TASK DESCRIPTION:
Output exactly the lines that run from the line containing "print(name, round(length, 1), [round(r, 1)" through the line containing "bpy.data.objects.remove(obj)", with both ends included.

[Dataset records]
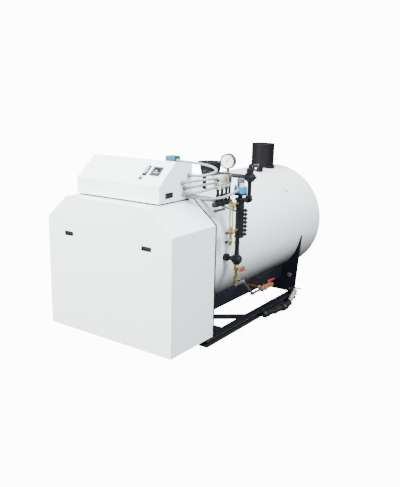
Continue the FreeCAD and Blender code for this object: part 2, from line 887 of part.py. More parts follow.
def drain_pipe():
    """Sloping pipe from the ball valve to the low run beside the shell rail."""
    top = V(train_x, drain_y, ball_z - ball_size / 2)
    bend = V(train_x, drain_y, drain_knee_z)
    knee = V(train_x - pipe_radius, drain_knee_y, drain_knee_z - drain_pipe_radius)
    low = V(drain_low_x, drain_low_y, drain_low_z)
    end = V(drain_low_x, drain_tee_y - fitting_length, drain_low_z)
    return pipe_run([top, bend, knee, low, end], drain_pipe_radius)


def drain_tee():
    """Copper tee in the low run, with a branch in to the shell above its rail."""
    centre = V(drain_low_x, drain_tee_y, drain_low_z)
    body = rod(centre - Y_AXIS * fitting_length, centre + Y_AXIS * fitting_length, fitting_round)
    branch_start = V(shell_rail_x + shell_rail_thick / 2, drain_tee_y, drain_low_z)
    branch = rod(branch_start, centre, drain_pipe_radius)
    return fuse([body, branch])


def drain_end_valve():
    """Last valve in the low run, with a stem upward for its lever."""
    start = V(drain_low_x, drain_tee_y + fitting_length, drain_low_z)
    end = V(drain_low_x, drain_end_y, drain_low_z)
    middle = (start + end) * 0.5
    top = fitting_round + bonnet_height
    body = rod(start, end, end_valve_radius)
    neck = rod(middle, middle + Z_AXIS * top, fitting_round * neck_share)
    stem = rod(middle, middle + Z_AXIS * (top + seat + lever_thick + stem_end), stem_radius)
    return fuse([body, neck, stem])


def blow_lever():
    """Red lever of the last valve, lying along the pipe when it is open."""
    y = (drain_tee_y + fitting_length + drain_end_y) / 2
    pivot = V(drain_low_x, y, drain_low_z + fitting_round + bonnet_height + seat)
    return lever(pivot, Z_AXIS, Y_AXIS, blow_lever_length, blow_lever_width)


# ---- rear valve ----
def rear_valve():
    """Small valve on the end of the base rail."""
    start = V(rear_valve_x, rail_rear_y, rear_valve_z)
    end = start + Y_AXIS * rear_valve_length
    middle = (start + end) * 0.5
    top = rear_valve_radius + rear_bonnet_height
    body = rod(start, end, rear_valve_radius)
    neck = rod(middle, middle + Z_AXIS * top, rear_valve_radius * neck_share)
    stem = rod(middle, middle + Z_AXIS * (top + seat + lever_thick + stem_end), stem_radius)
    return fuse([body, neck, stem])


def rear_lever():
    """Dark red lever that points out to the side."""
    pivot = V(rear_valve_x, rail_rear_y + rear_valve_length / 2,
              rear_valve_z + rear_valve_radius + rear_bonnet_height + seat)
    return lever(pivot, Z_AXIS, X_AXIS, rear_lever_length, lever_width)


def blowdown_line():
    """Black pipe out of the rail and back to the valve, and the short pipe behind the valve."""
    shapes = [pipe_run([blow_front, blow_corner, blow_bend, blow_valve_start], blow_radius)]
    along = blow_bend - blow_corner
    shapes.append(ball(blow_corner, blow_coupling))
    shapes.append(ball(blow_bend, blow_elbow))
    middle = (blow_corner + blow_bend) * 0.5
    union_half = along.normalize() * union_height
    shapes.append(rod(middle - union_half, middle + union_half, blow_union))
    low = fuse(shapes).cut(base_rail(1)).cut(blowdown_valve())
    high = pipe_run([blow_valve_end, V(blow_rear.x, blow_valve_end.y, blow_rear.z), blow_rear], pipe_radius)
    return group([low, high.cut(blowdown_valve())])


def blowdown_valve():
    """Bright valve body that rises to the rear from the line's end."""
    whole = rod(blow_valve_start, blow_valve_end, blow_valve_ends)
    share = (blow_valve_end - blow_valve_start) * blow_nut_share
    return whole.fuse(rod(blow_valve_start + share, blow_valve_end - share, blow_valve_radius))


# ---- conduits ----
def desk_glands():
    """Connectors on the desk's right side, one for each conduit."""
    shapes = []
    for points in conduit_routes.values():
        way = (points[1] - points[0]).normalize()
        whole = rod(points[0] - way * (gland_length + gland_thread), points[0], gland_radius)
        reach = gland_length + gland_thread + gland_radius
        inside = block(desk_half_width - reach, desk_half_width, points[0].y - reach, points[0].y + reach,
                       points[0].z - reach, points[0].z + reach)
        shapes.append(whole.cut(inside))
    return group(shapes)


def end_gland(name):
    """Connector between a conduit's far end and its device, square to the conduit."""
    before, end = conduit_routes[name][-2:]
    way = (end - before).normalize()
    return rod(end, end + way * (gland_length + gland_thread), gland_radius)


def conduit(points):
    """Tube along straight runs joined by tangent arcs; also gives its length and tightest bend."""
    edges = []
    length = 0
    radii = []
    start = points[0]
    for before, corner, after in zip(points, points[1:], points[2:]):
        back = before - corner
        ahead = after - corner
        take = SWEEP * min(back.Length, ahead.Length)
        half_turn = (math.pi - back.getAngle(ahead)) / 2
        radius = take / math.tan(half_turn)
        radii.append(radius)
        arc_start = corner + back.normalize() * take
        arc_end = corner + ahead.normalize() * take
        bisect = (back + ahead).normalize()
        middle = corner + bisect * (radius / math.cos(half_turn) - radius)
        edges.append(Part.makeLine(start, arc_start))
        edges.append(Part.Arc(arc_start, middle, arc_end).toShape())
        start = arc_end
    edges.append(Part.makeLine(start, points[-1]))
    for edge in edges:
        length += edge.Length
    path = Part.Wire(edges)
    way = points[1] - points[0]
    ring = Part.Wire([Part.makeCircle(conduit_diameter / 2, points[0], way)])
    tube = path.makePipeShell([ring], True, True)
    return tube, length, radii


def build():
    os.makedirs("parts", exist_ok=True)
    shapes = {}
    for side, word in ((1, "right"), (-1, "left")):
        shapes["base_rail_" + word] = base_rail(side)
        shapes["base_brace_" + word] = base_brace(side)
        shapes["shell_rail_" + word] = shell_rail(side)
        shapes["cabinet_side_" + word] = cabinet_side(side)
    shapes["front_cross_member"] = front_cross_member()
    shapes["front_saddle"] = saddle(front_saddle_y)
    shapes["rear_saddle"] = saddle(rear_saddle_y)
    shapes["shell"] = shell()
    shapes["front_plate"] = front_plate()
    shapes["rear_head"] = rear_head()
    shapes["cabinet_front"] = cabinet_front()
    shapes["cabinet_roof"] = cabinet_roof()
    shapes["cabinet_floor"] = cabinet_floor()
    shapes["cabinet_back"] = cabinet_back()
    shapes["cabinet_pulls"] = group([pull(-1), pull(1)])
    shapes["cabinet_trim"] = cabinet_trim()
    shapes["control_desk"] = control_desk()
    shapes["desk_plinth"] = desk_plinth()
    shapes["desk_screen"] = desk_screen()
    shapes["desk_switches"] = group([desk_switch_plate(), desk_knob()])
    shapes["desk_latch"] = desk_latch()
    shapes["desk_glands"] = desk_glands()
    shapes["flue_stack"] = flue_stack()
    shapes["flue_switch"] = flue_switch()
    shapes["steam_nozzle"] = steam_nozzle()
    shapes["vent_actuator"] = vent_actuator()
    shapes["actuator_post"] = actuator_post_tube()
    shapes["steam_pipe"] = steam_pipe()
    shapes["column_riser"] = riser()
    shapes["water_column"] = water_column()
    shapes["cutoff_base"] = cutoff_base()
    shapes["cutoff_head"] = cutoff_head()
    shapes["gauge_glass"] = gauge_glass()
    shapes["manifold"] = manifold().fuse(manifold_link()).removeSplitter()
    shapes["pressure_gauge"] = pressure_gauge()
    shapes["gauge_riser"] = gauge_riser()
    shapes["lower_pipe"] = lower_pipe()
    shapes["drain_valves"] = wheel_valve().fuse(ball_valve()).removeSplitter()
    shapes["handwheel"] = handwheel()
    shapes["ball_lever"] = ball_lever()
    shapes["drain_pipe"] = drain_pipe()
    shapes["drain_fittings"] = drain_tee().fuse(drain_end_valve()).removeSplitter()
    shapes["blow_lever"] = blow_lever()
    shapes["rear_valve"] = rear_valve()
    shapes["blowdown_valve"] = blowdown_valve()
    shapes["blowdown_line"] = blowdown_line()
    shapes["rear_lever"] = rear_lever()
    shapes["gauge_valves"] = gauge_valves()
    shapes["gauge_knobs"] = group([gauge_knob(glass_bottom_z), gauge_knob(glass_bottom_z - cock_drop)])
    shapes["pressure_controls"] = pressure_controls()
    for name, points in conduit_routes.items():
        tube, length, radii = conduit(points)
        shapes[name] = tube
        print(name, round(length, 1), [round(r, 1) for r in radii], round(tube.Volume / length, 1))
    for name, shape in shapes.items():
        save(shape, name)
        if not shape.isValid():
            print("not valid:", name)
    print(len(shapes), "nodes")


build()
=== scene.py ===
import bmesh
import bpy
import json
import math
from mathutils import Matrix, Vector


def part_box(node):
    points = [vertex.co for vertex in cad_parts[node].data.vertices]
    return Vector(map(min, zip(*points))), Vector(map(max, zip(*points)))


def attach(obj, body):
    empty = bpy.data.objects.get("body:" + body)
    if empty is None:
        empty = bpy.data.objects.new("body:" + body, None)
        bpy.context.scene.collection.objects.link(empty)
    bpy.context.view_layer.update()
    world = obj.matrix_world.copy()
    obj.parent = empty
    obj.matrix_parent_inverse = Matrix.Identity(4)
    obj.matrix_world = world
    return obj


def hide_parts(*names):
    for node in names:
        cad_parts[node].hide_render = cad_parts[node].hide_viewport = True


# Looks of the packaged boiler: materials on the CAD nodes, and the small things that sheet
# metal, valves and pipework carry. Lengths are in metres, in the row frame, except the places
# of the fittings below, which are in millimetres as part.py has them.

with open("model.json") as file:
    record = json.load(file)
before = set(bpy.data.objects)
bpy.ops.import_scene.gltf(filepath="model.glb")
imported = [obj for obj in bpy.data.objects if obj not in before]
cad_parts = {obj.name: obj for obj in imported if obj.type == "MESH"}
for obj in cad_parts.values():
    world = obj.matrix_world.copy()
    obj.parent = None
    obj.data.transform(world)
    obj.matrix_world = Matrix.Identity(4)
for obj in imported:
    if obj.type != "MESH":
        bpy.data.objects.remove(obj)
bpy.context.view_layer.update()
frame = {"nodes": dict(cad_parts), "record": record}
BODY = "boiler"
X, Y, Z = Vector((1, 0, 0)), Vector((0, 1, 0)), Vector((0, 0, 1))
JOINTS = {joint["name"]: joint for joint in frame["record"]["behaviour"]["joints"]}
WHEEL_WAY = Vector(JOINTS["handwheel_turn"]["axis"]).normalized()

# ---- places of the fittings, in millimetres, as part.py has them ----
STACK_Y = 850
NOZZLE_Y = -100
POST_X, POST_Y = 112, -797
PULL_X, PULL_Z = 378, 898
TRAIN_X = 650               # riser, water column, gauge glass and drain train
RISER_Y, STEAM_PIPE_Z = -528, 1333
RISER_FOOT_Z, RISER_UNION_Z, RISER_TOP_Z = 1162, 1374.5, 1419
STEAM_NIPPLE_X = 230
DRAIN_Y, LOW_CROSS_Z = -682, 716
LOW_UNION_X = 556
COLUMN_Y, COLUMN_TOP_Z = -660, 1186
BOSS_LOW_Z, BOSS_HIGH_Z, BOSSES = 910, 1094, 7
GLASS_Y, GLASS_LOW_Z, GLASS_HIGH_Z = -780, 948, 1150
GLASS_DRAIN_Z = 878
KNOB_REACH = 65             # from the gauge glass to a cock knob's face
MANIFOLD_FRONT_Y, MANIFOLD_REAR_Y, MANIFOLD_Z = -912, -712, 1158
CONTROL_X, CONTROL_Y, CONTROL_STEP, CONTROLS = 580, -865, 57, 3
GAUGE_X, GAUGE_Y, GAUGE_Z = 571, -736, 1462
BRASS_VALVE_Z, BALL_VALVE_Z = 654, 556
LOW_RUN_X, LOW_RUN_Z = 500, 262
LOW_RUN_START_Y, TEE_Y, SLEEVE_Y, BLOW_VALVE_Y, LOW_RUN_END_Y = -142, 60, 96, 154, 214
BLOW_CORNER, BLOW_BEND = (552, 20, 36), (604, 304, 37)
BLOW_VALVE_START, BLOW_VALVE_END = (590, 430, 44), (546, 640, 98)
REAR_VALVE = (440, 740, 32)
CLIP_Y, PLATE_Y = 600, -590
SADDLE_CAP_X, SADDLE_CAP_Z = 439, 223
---
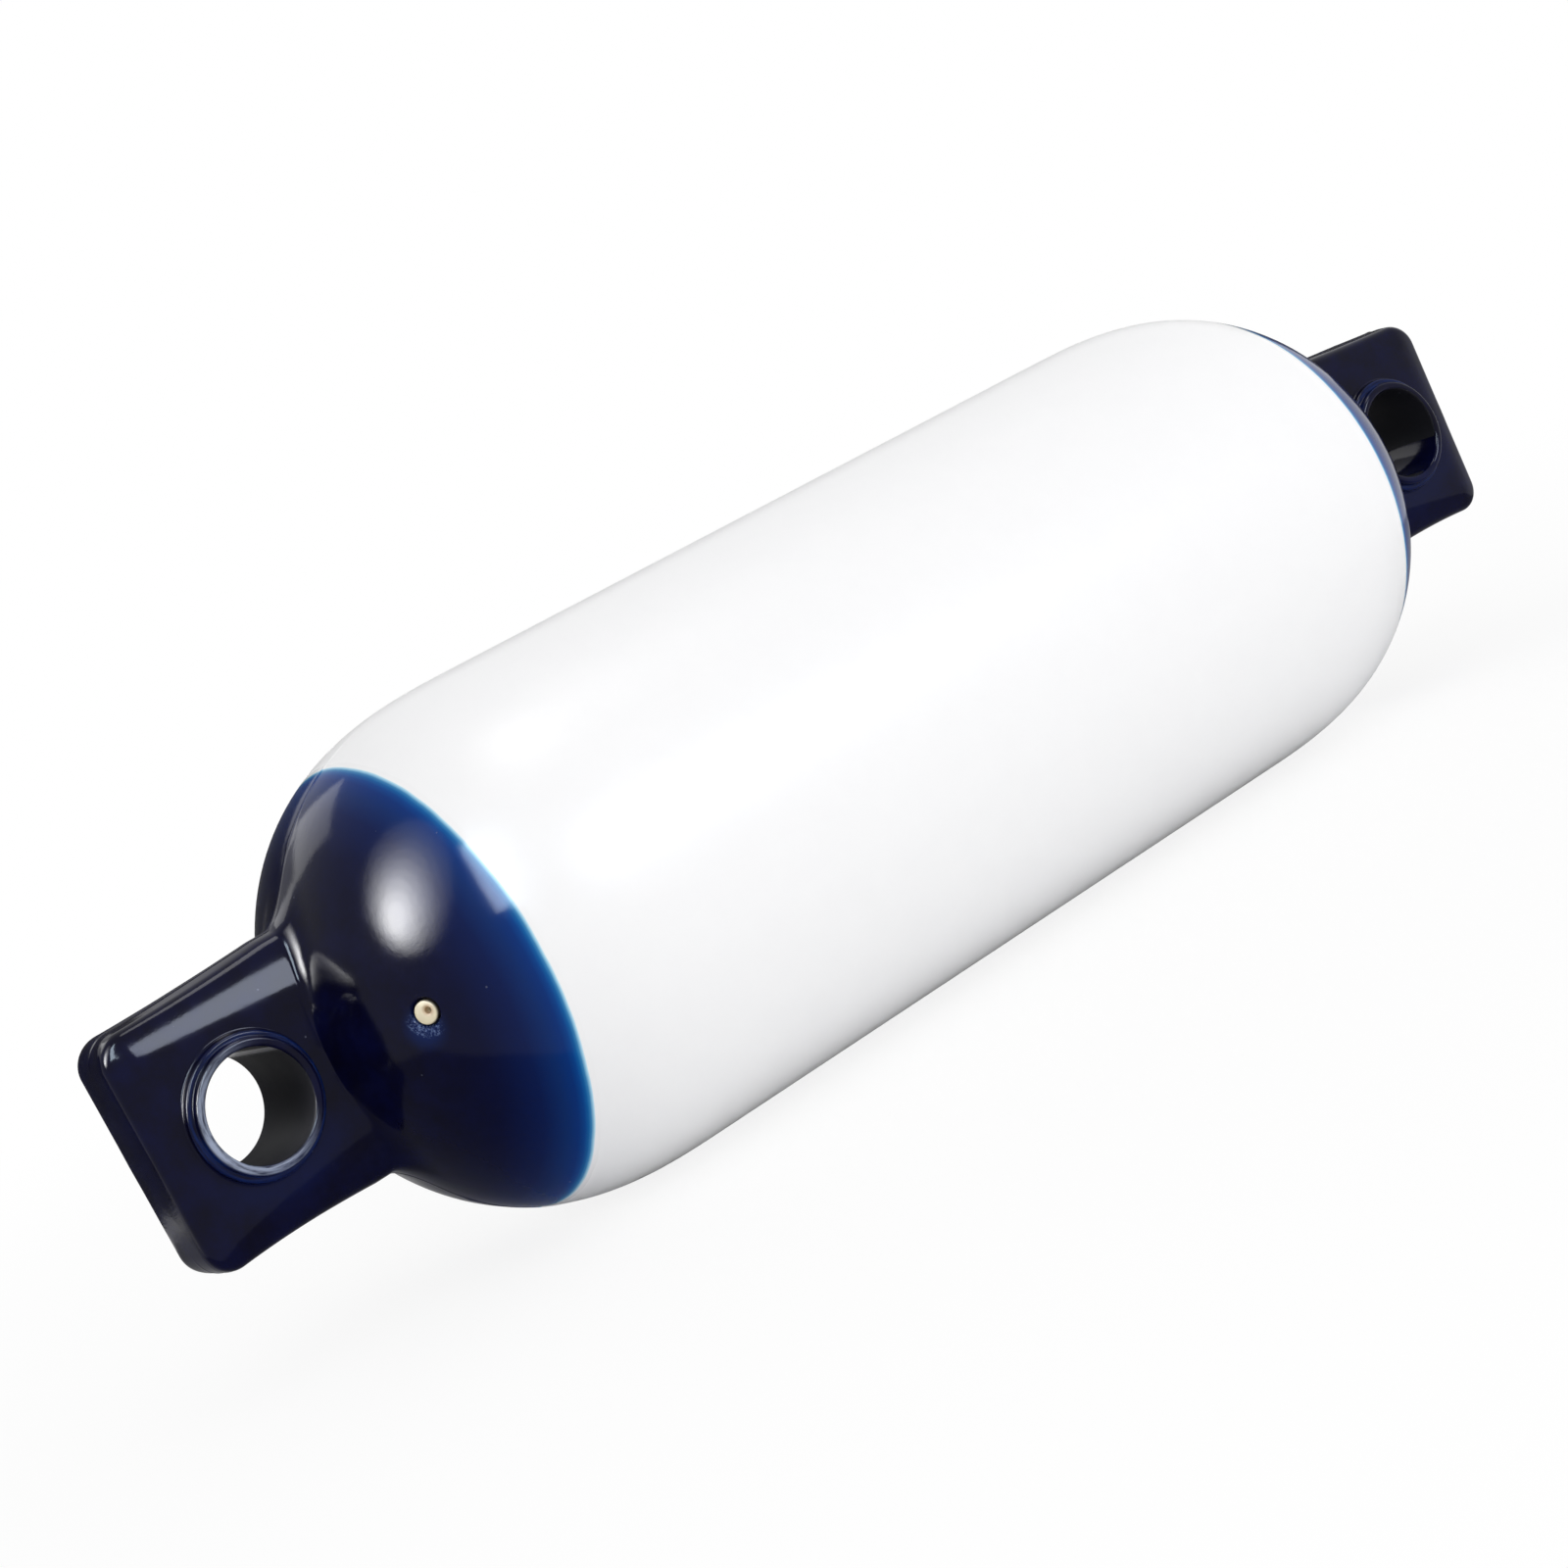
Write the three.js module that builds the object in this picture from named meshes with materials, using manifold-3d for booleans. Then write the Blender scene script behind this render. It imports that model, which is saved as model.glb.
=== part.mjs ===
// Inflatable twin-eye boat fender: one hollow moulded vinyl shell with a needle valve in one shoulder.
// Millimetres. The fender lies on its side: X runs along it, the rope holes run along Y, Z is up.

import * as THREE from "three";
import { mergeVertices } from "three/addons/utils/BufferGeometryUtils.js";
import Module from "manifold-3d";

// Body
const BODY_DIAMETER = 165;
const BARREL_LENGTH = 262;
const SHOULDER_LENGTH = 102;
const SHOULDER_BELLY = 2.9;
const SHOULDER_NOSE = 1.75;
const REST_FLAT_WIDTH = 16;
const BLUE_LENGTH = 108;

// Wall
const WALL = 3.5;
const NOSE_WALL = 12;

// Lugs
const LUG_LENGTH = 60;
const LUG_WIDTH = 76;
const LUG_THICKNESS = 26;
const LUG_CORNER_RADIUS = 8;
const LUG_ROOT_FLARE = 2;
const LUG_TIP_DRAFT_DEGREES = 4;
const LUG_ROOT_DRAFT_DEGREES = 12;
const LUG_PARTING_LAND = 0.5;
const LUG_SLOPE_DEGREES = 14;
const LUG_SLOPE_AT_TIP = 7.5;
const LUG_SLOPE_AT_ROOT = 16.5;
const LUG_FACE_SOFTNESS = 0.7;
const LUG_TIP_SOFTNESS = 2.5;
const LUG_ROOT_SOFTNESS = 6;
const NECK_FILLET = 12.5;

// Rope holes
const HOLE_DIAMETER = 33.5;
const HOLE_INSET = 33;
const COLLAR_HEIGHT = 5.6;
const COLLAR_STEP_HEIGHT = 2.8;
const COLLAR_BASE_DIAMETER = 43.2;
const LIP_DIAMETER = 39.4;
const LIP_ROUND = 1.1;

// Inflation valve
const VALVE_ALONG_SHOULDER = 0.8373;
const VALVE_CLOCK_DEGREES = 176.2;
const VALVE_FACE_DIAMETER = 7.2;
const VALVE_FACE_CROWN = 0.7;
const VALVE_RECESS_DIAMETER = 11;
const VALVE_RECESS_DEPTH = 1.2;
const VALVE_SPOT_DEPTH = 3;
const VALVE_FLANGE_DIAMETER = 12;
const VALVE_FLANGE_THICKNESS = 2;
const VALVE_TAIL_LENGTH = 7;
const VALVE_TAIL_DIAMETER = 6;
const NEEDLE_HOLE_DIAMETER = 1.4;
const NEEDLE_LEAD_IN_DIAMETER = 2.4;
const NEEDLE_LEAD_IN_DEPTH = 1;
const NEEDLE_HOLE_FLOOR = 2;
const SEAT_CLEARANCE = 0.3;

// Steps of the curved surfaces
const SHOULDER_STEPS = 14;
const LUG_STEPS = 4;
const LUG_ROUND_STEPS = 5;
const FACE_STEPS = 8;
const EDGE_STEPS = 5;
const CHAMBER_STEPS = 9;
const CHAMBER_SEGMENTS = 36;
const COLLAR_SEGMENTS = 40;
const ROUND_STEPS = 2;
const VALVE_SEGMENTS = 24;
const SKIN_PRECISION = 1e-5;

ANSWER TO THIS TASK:
        print(name, round(length, 1), [round(r, 1) for r in radii], round(tube.Volume / length, 1))
    for name, shape in shapes.items():
        save(shape, name)
        if not shape.isValid():
            print("not valid:", name)
    print(len(shapes), "nodes")


build()
=== scene.py ===
import bmesh
import bpy
import json
import math
from mathutils import Matrix, Vector


def part_box(node):
    points = [vertex.co for vertex in cad_parts[node].data.vertices]
    return Vector(map(min, zip(*points))), Vector(map(max, zip(*points)))


def attach(obj, body):
    empty = bpy.data.objects.get("body:" + body)
    if empty is None:
        empty = bpy.data.objects.new("body:" + body, None)
        bpy.context.scene.collection.objects.link(empty)
    bpy.context.view_layer.update()
    world = obj.matrix_world.copy()
    obj.parent = empty
    obj.matrix_parent_inverse = Matrix.Identity(4)
    obj.matrix_world = world
    return obj


def hide_parts(*names):
    for node in names:
        cad_parts[node].hide_render = cad_parts[node].hide_viewport = True


# Looks of the packaged boiler: materials on the CAD nodes, and the small things that sheet
# metal, valves and pipework carry. Lengths are in metres, in the row frame, except the places
# of the fittings below, which are in millimetres as part.py has them.

with open("model.json") as file:
    record = json.load(file)
before = set(bpy.data.objects)
bpy.ops.import_scene.gltf(filepath="model.glb")
imported = [obj for obj in bpy.data.objects if obj not in before]
cad_parts = {obj.name: obj for obj in imported if obj.type == "MESH"}
for obj in cad_parts.values():
    world = obj.matrix_world.copy()
    obj.parent = None
    obj.data.transform(world)
    obj.matrix_world = Matrix.Identity(4)
for obj in imported:
    if obj.type != "MESH":
        bpy.data.objects.remove(obj)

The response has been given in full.